As if the cost of a higher education weren’t crippling enough; university is poised to rival your first mortgage for expense supremacy. If living away from home, the average cost of an undergraduate degree is expected to reach $150, 000 by the year 2031, according to a TD economics report.
And despite the staggering costs to come, nearly one-third of Canadian parents with a child under the age of 18 are not saving for their education.
The reasons are wide ranging. For one, 41 per cent of parents included in the survey say saving for retirement plays a significant role in their ability to save for their children’s education. And 50 per cent of parents cited in the survey say costs associated with recreational activities and the other costs of raising a child -- think daycare and vacations -- impact their ability to save for future education.

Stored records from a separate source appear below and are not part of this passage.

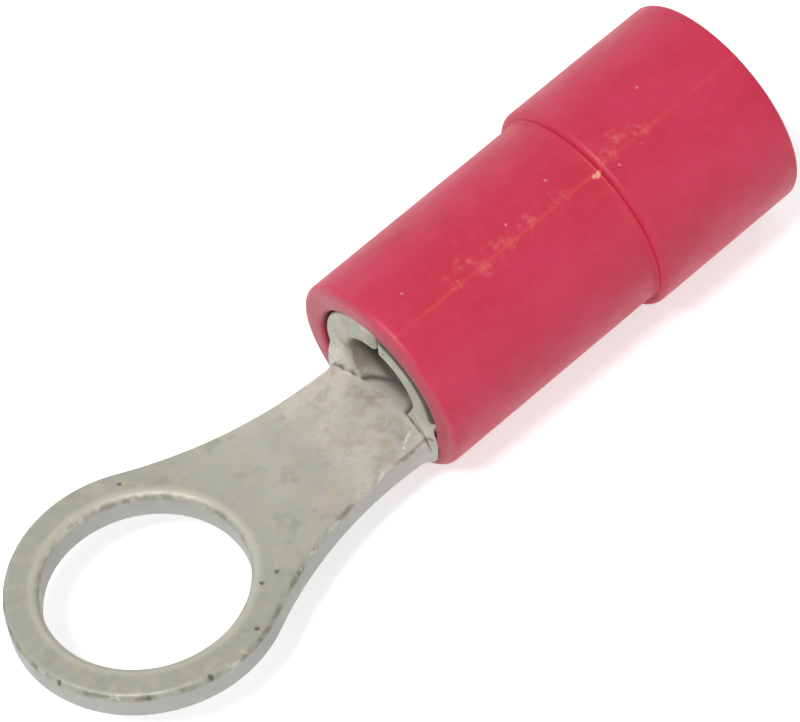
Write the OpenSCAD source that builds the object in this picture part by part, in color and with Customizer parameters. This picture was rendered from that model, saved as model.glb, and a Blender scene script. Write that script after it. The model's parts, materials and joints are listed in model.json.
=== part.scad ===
// Insulated crimp ring terminal.
// A stamped and rolled terminal of tinned copper sheet (ring tongue, neck and butted wire barrel)
// held in a moulded PVC sleeve with a wider rear section for the wire's insulation.
//
// Frame: the origin is the centre of the stud hole, on the underside of the tongue.
// +Z is the tongue's normal, on the side to which the barrel is rolled. +X runs to the wire.

/* [Ring tongue] */
// Diameter of the stud hole (clearance for an M4 stud)
stud_hole_d = 4.3; // [3.2:0.1:4.6]
// Outer diameter of the ring
ring_d = 5.8; // [5.6:0.1:8]
// Thickness of the copper sheet, in the tongue and in the barrel's wall
sheet_t = 0.7; // [0.5:0.05:0.9]
// Radius of the soft edge that stamping and tinning leave all round the sheet
edge_r = 0.12; // [0.04:0.02:0.2]
// Radius of the same edge round the top of the stud hole, where the punch drew it in
hole_edge_r = 0.2; // [0.04:0.02:0.3]

/* [Neck] */
// Width of the neck at its narrowest
neck_w = 2.95; // [2.4:0.05:3.2]
// Radius of the hollow sides that blend the ring into the neck
waist_r = 9.5; // [6:0.5:14]
// Length of parallel neck between the waist and the barrel
neck_l = 0.65; // [0.6:0.05:3]
// Length over which the flat sheet curls up into the barrel
curl_l = 1.6; // [1.2:0.1:2.4]
// Radius of the corner between the neck's edge and the front edge of the barrel
root_r = 0.45; // [0.2:0.05:0.5]
// Height of the tongue's underside above the barrel's underside, where they join
tongue_rise = 0.3; // [0:0.05:0.6]
// Angle in degrees at which the barrel rises from the tongue's plane towards its rear end
barrel_rise = 4; // [0:0.5:8]

/* [Wire barrel] */
// Diameter of the wire bore
wire_bore_d = 1.9; // [1.6:0.1:2.4]
// Length of the barrel
barrel_l = 5; // [4:0.1:5.4]
// Width of the gap left at the butted seam
seam_gap = 0.08; // [0.04:0.02:0.2]
// Radius to which the sheet's edges are rounded along the seam
seam_r = 0.2; // [0.1:0.05:0.3]
// Angle in degrees of the seam from the top of the barrel, towards -Y
seam_angle = 8; // [-20:2:20]

/* [Insulating sleeve] */
// Wall of the front section, round the barrel
sleeve_wall = 0.62; // [0.5:0.02:0.9]
// Length of the front section
front_l = 5.75; // [5:0.05:7]
// Height of the step up to the rear section
step_h = 0.2; // [0.1:0.05:0.6]
// Length of the rear section
rear_l = 3.9; // [3.4:0.1:6]
// Radial clearance between the barrel and the sleeve
barrel_fit = 0.03; // [0.01:0.01:0.06]
// How far the barrel's front lies behind the front face of the sleeve
barrel_inset = 0.05; // [0:0.05:0.1]
// Diameter of the entry bore for the insulated wire
entry_d = 3.9; // [3:0.1:4.2]
// Length of the funnel that guides the strands from the entry bore to the wire bore
funnel_l = 1.1; // [0.6:0.1:1.6]
// Width of the shoulder that the barrel's rear end rests on
seat_w = 0.55; // [0.3:0.05:0.6]
// Edge radius of the front rim
front_round = 0.2; // [0.1:0.05:0.3]
// Edge radius of the mouth in the front face
mouth_round = 0.17; // [0.05:0.01:0.18]
// Edge radius of the step between the two sections
step_round = 0.14; // [0.04:0.02:0.2]
// Fillet radius at the foot of the step
foot_round = 0.05; // [0.02:0.01:0.06]
// Edge radius of the rear rim, outside
rear_round = 0.1; // [0.06:0.02:0.26]
// Edge radius of the rear rim, inside
entry_round = 0.12; // [0.04:0.02:0.14]

/* [Hidden] */
$fn = 96;

tin = [0.71, 0.70, 0.66];
red = [0.80, 0.17, 0.29];

ring_r = ring_d / 2;
barrel_ri = wire_bore_d / 2;
barrel_rm = barrel_ri + sheet_t / 2;
barrel_ro = barrel_ri + sheet_t;

// Each hollow side of the neck is a circle that touches the ring's circle from outside.
waist_y = neck_w / 2 + waist_r;
waist_x = sqrt(pow(ring_r + waist_r, 2) - pow(waist_y, 2));
barrel_x = waist_x + neck_l;
axis_z = barrel_ro - tongue_rise;
curl_x = barrel_x - curl_l;

sleeve_l = front_l + rear_l;
sleeve_ri = barrel_ro + barrel_fit;
front_r = sleeve_ri + sleeve_wall;
rear_r = front_r + step_h;
entry_r = entry_d / 2;
seat_x = barrel_inset + barrel_l + barrel_fit;
step_r = min(step_round, 0.7 * step_h);
foot_r = min(foot_round, 0.25 * step_h);

EPS = 0.01;          // overshoot of a cut past the face that it opens
BITE = edge_r + 0.1; // how far the curl runs on into the neck and into the barrel's wall
TUCK = 0.03;         // how far it lies under their surfaces there
SEAT = 0.005;        // how far it lies under the neck's surfaces where it leaves the neck
CURL_STEPS = 7;      // stations along the curl
ROOT_STEPS = 4;      // stations round the root corner
FACE_STEPS = 12;     // steps across each face of the strip
EDGE_STEPS = 2;      // steps round each soft edge of the strip

// ---- Helpers -------------------------------------------------------------------------------

// Puts its children in the barrel's frame: origin at the centre of its front end, +X along it.
module at_barrel() {
    translate([barrel_x, 0, axis_z]) rotate([0, -barrel_rise, 0]) children();
}

// Turns a half section, drawn as [distance along the axis, radius], about the X axis.
module turned() {
    rotate([0, 90, 0]) rotate([0, 0, 180]) rotate_extrude() mirror([1, -1]) children();
}

// The sliver between a square corner at the origin and an arc of radius r in its +X +Y side.
module sliver(r) {
    difference() {
        translate([-EPS, -EPS]) square(r + EPS);
        translate([r, r]) circle(r);
    }
}

// The same at [x, y], on the given sides (1 or -1) of it. Cut off, it rounds an outer corner.
// Added, it fills an inner one.
module corner(x, y, side_x, side_y, r) {
    translate([x, y]) mirror([side_x < 0 ? 1 : 0, 0]) mirror([0, side_y < 0 ? 1 : 0]) sliver(r);
}

// ---- Terminal: tongue ----------------------------------------------------------------------

// A disc of sheet with a soft edge.
module soft_disc(r) {
    rotate_extrude() difference() {
        square([r, sheet_t]);
        corner(r, 0, -1, 1, edge_r);
        corner(r, sheet_t, -1, -1, edge_r);
    }
}

// The tool that cuts the sheet to a circle of radius r and leaves its edge soft.
module soft_cutter(r, top_edge_r = edge_r) {
    rotate_extrude() {
        translate([0, -EPS]) square([r, sheet_t + 2 * EPS]);
        corner(r, 0, 1, 1, edge_r);
        corner(r, sheet_t, 1, -1, top_edge_r);
    }
}

// The neck as far as the curl. The lines from the ring's centre to the centres of the two
// hollow sides pass through the points where the outlines touch.
module neck() {
    difference() {
        linear_extrude(sheet_t) intersection() {
            polygon([[0, 0], [waist_x, -waist_y], [waist_x, waist_y]]);
            translate([0, -ring_r]) square([curl_x, ring_d]);
        }
        for (side = [-1, 1]) translate([waist_x, side * waist_y]) soft_cutter(waist_r);
    }
}

// ---- Terminal: curl from the flat neck to the round barrel ----------------------------------

function ease(u) = u * u * (3 - 2 * u);
function blend(a, b, u) = a + (b - a) * u;

// Outline of the flat strip of half width w and half thickness h, as [across, up] points.
function strip_corner(w, h, from) = [for (i = [0:EDGE_STEPS])
    let (a = from + 90 * i / EDGE_STEPS)
    [sign(cos(from + 45)) * (w - edge_r) + edge_r * cos(a),
     sign(sin(from + 45)) * (h - edge_r) + edge_r * sin(a)]];
function strip_face(w, h, side) = [for (i = [1:FACE_STEPS - 1])
    [side * (w - edge_r) * (1 - 2 * i / FACE_STEPS), side * h]];
function strip(w, h) = concat(
    strip_corner(w, h, 0), strip_face(w, h, 1), strip_corner(w, h, 90),
    strip_corner(w, h, 180), strip_face(w, h, -1), strip_corner(w, h, 270));

// Rolls a strip point round a tube whose middle surface has the curvature c.
function rolled(p, c) = c == 0 ? p :
    let (a = p[0] * c * 180 / PI) [(1 / c - p[1]) * sin(a), 1 / c - (1 / c - p[1]) * cos(a)];

// Half width of the neck at a distance along the curl, with the root corner of the barrel.
function waist_half(x) = waist_y - sqrt(pow(waist_r, 2) - pow(max(waist_x - x, 0), 2));
function root_flare(left) = left >= root_r ? 0 : root_r - sqrt(pow(root_r, 2) - pow(root_r - left, 2));

// Share of the barrel's curvature that the sheet has reached: little at first, then quickly.
function roll(u) = pow(u, 4);

// Height of the sheet's middle along the curl: flat at the neck, at the barrel's slope there.
function path_z(u, end_z) =
    blend(sheet_t / 2, end_z, ease(u)) - curl_l * tan(barrel_rise) * u * u * (1 - u);

// One ring of the curl, at a distance along it from 0 to curl_l. It lies under the surfaces
// that it joins by a tuck, and a run-on carries it past either end into what it joins.
function station(along, tuck, run_on = 0) =
    let (u = along / curl_l,
         rise = barrel_rise * ease(u),
         end = [barrel_x + barrel_rm * sin(barrel_rise), axis_z - barrel_rm * cos(barrel_rise)],
         x = blend(curl_x, end[0], u) + run_on * cos(rise),
         z = path_z(u, end[1]) + run_on * sin(rise),
         half = waist_half(curl_x + along) + root_flare(curl_l - along))
    [for (p = strip(half - tuck, sheet_t / 2 - tuck))
        let (q = rolled(p, roll(u) / barrel_rm))
        [x - q[1] * sin(rise), q[0], z + q[1] * cos(rise)]];

// A closed skin over rings of equal length. Each ring runs round a strip from the middle of
// one edge, so that points i and n - 1 - i face each other across it, and close its ends.
module loft(rings) {
    n = len(rings[0]);
    last = len(rings) - 1;
    polyhedron(
        [for (ring = rings) each ring],
        concat(
            [for (i = [0:n / 2 - 2]) [i, i + 1, n - 2 - i, n - 1 - i]],
            [for (k = [0:last - 1], i = [0:n - 1])
                let (a = k * n + i, b = k * n + (i + 1) % n) [a, a + n, b + n, b]],
            [for (i = [0:n / 2 - 2]) [for (j = [n - 1 - i, n - 2 - i, i + 1, i]) last * n + j]]));
}

module curl() {
    straight = [for (i = [0:CURL_STEPS]) (curl_l - root_r) * i / CURL_STEPS];
    corner = [for (i = [1:ROOT_STEPS]) curl_l - root_r * (1 - sin(90 * i / ROOT_STEPS))];
    loft(concat(
        [station(0, TUCK, -BITE)],
        [for (along = concat(straight, corner)) station(along, blend(SEAT, TUCK, along / curl_l))],
        [station(curl_l, TUCK, BITE)]));
}

// ---- Terminal: barrel ----------------------------------------------------------------------

module barrel() {
    difference() {
        turned() difference() {
            translate([0, barrel_ri]) square([barrel_l, sheet_t]);
            corner(barrel_l, barrel_ri, -1, 1, edge_r);
            corner(barrel_l, barrel_ro, -1, -1, edge_r);
        }
        rotate([seam_angle, 0, 0]) seam();
    }
}

// The slit along the top of the barrel, with the sheet's edges rounded into it from outside.
module seam() {
    translate([-EPS, 0, 0]) rotate([90, 0, 90]) linear_extrude(barrel_l + 2 * EPS) {
        translate([-seam_gap / 2, 0]) square([seam_gap, barrel_ro + EPS]);
        for (side = [-1, 1]) corner(side * seam_gap / 2, barrel_ro, side, -1, seam_r);
    }
}

module terminal() {
    color(tin) difference() {
        union() {
            soft_disc(ring_r);
            neck();
            curl();
            at_barrel() barrel();
        }
        soft_cutter(stud_hole_d / 2, hole_edge_r);
    }
}

// ---- Insulating sleeve ---------------------------------------------------------------------

module insulating_sleeve() {
    color(red) at_barrel() translate([-barrel_inset, 0, 0]) turned() difference() {
        sleeve_outside();
        sleeve_inside();
    }
}

module sleeve_outside() {
    difference() {
        union() {
            square([sleeve_l, front_r]);
            translate([front_l, 0]) square([rear_l, rear_r]);
            corner(front_l, front_r, -1, 1, foot_r);
        }
        corner(0, front_r, 1, -1, front_round);
        corner(front_l, rear_r, 1, -1, step_r);
        corner(sleeve_l, rear_r, -1, -1, rear_round);
    }
}

module sleeve_inside() {
    funnel_x = seat_x + funnel_l;
    seat_r = sleeve_ri - seat_w;
    translate([-EPS, 0]) square([seat_x + EPS, sleeve_ri]);
    polygon([[seat_x - EPS, 0], [seat_x - EPS, seat_r], [seat_x, seat_r],
        [funnel_x, entry_r], [funnel_x + EPS, entry_r], [funnel_x + EPS, 0]]);
    translate([funnel_x, 0]) square([sleeve_l - funnel_x + EPS, entry_r]);
    corner(0, sleeve_ri, 1, 1, mouth_round);
    corner(sleeve_l, entry_r, -1, 1, entry_round);
}

terminal();
insulating_sleeve();
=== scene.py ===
"""Looks of the insulated ring terminal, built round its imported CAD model.

Two pieces stand for the two CAD solids: the stamped and rolled sheet, and its moulded sleeve.
Lengths are in millimetres, unless a comment says metres.
"""
import json
import math

import bmesh
import bpy
from mathutils import Matrix, Vector


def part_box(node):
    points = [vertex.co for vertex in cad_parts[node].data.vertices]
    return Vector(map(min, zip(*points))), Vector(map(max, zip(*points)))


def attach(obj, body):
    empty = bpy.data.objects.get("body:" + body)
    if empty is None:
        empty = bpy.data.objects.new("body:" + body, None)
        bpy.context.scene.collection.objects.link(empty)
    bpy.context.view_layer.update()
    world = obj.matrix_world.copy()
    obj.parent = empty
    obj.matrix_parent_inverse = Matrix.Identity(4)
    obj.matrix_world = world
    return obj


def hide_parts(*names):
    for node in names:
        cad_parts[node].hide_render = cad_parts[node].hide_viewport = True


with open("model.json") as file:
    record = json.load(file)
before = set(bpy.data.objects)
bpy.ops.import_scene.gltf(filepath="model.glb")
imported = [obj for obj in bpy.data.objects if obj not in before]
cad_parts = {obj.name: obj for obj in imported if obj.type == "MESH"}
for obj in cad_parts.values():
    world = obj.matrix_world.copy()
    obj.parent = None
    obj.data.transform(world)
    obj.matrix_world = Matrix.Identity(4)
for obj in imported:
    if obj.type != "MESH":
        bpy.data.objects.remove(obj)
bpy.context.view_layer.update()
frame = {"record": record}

# ---- Sizes, in millimetres, in the terminal's own frame -------------------------------------

MM = 0.001
MOUNTS = {m["name"]: m for m in frame["record"]["mounts"]}


def round_mount(name):
    """Middle, axis, radius and length of a round mount."""
    m = MOUNTS[name]
    return Vector(m["pos_m"]) / MM, Vector(m["axis"]), m["dims"]["r_mm"], m["dims"]["length_mm"]


_, _, HOLE_R, SHEET_T = round_mount("stud_hole")
BARREL_MID, BARREL_AXIS, BORE_R, BARREL_L = round_mount("wire_barrel")
_, _, ENTRY_R, _ = round_mount("insulation_entry")
BARREL_FRONT = BARREL_MID - BARREL_AXIS * BARREL_L / 2
RISE = math.atan2(BARREL_AXIS.z, BARREL_AXIS.x)
RING_R = -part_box("terminal")[0][0] / MM
BARREL_RM = BORE_R + SHEET_T / 2
BARREL_RO = BORE_R + SHEET_T

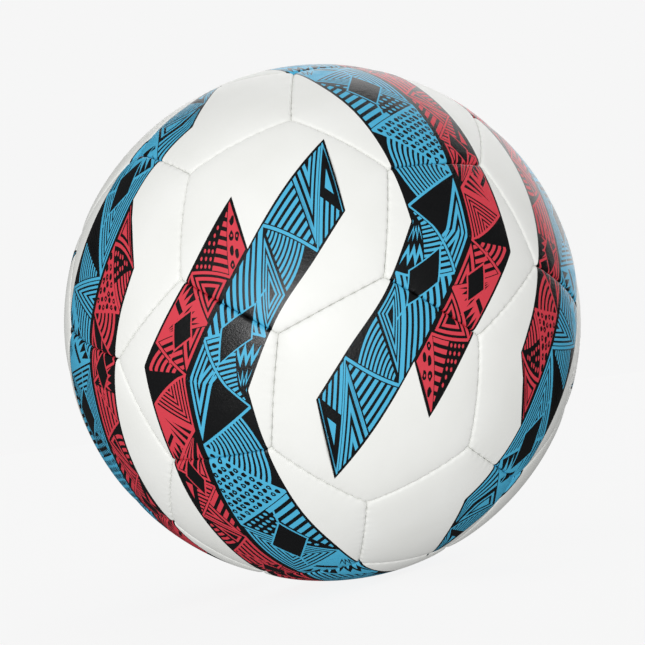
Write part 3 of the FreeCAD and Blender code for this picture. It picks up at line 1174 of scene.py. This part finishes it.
def make_world():
    """A plain backdrop to look at, and a soft tent, lightest in front, to light the ball."""
    world = bpy.data.worlds.new("studio")
    world.use_nodes = True
    bpy.context.scene.world = world
    nodes, links = world.node_tree.nodes, world.node_tree.links

    def mapped(value, **ends):
        node = nodes.new("ShaderNodeMapRange")
        for socket, number in ends.items():
            node.inputs[socket.replace("_", " ")].default_value = number
        links.new(value, node.inputs["Value"])
        return node

    place = nodes.new("ShaderNodeTexCoord")
    facing = nodes.new("ShaderNodeVectorMath")
    facing.operation = "DOT_PRODUCT"
    facing.inputs[1].default_value = aim(*TENT_AIM_DEG)
    links.new(place.outputs["Generated"], facing.inputs[0])
    tent = mapped(facing.outputs["Value"], From_Min=-1, To_Min=TENT_BEHIND, To_Max=TENT_IN_FRONT)
    path = nodes.new("ShaderNodeLightPath")
    share = mapped(path.outputs["Is Glossy Ray"], To_Min=1, To_Max=TENT_IN_GLOSS)
    light = nodes.new("ShaderNodeMath")
    light.operation = "MULTIPLY"
    links.new(tent.outputs["Result"], light.inputs[0])
    links.new(share.outputs["Result"], light.inputs[1])
    blend = mapped(path.outputs["Is Camera Ray"], To_Max=BACKDROP)
    links.new(light.outputs["Value"], blend.inputs["To Min"])
    links.new(blend.outputs["Result"], nodes["Background"].inputs["Strength"])
    nodes["Background"].inputs["Color"].default_value = (1, 1, 1, 1)


def make_camera():
    data = bpy.data.cameras.new("camera")
    data.sensor_width = CAMERA_SENSOR
    data.lens = CAMERA_LENS
    data.clip_start = 0.01
    camera = bpy.data.objects.new("camera", data)
    back = aim(CAMERA_AZIMUTH_DEG, CAMERA_ELEVATION_DEG)
    camera.location = back * CAMERA_DISTANCE * MM
    camera.rotation_mode = "QUATERNION"
    roll = Quaternion((0, 0, 1), math.radians(CAMERA_ROLL_DEG))
    camera.rotation_quaternion = back.to_track_quat("Z", "Y") @ roll
    bpy.context.scene.collection.objects.link(camera)
    bpy.context.scene.camera = camera


def make_studio():
    make_floor()
    make_soft_light("key", azimuth_deg=-16, elevation_deg=1, size_deg=24, strength=1.09)
    make_soft_light("back", azimuth_deg=160, elevation_deg=25, size_deg=60, strength=1.3)
    make_world()
    bpy.context.scene.view_settings.view_transform = "Standard"


make_cover()
finish_inner_parts()
make_camera()
make_studio()

bpy.context.view_layer.update()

“According to data from the Canada Student Loans Program, students in kindergarten today will be paying $13,100 per year in tuition fees by the time they reach university, and $15,100 in tuition fees in their final year,” Jessica McCormick, CFS national chairperson, told Yahoo Canada Finance. Unless federal and provincial governments take immediate action to address high tuition fees and high student debt.”
The increasing cost of education is leaving the Millennial generation in the cold; a generation that according to the Canadian Federation of Students has more than $15 billion in federal student loan debt to pay back.
The average student loan debt in Canada is now a staggering $25,000, according to a BMO survey. And it will take at least 14 years to pay back that debt on average, according to a recent survey from ratesupermarket.ca, a person-finance and consumer website.
Tuition has increased exponentially across Canada since 1975, according to a recent study by the Canadian Centre for Policy Alternatives. In 1975, the average annual undergraduate degree was $551 while the most recent figures places tuition fees at $5,772 in 2013.
"This past year, almost 425,000 students were forced to borrow in order to finance their education," the Canadian Federation of Students website states. "The aggregate of loans disbursed by the Canada Student Loans Program, less the aggregate of loan repayments received is resulting in student debt increasing by $1 million per day."
Provinces stepping in to help
But all hope is not lost for the future taxpayers of Canada; some provincial governments like those of Nova Scotia and Newfoundland, have taken measures to help. The Newfoundland and Labrador government recently replaced provincial student loans with grants, which is a step the Canadian Federation of Students says should provide equal access to all students.
The Nova Scotia government eliminated interest on student loans. Interest on student loans vary across provinces in Canada, and federally the interest is currently positioned at either a floating rate of 2.5 per cent plus prime or a fixed rate of 5 per cent plus prime. Prior to eliminating interest rates, students and graduates had to deal with a 3.5 per cent interest rate in Nova Scotia, according to a government representative. The government will now spend $1.6 million annually to eliminate the interest.
But the debt across Canada remains persistently high and though education is mainly a provincial responsibility, much of the budgetary burden rests in the hands of the federal government, according to the CFS.
“The federal government must take steps to develop a national strategy for post-secondary education that includes dedicated transfer payments to provinces for post-secondary education to ensure institutions are well-funded and not downloading budget shortfalls onto students in the form of tuition fee increases,” McCormick says.
The Nova Scotia’s labour and advanced education department says the motivation for the elimination of interest is to provide relief to young graduates according to Gary Andrea, communications advisor for the department.
“Every dollar counts when these students begin their careers,” Andrea says.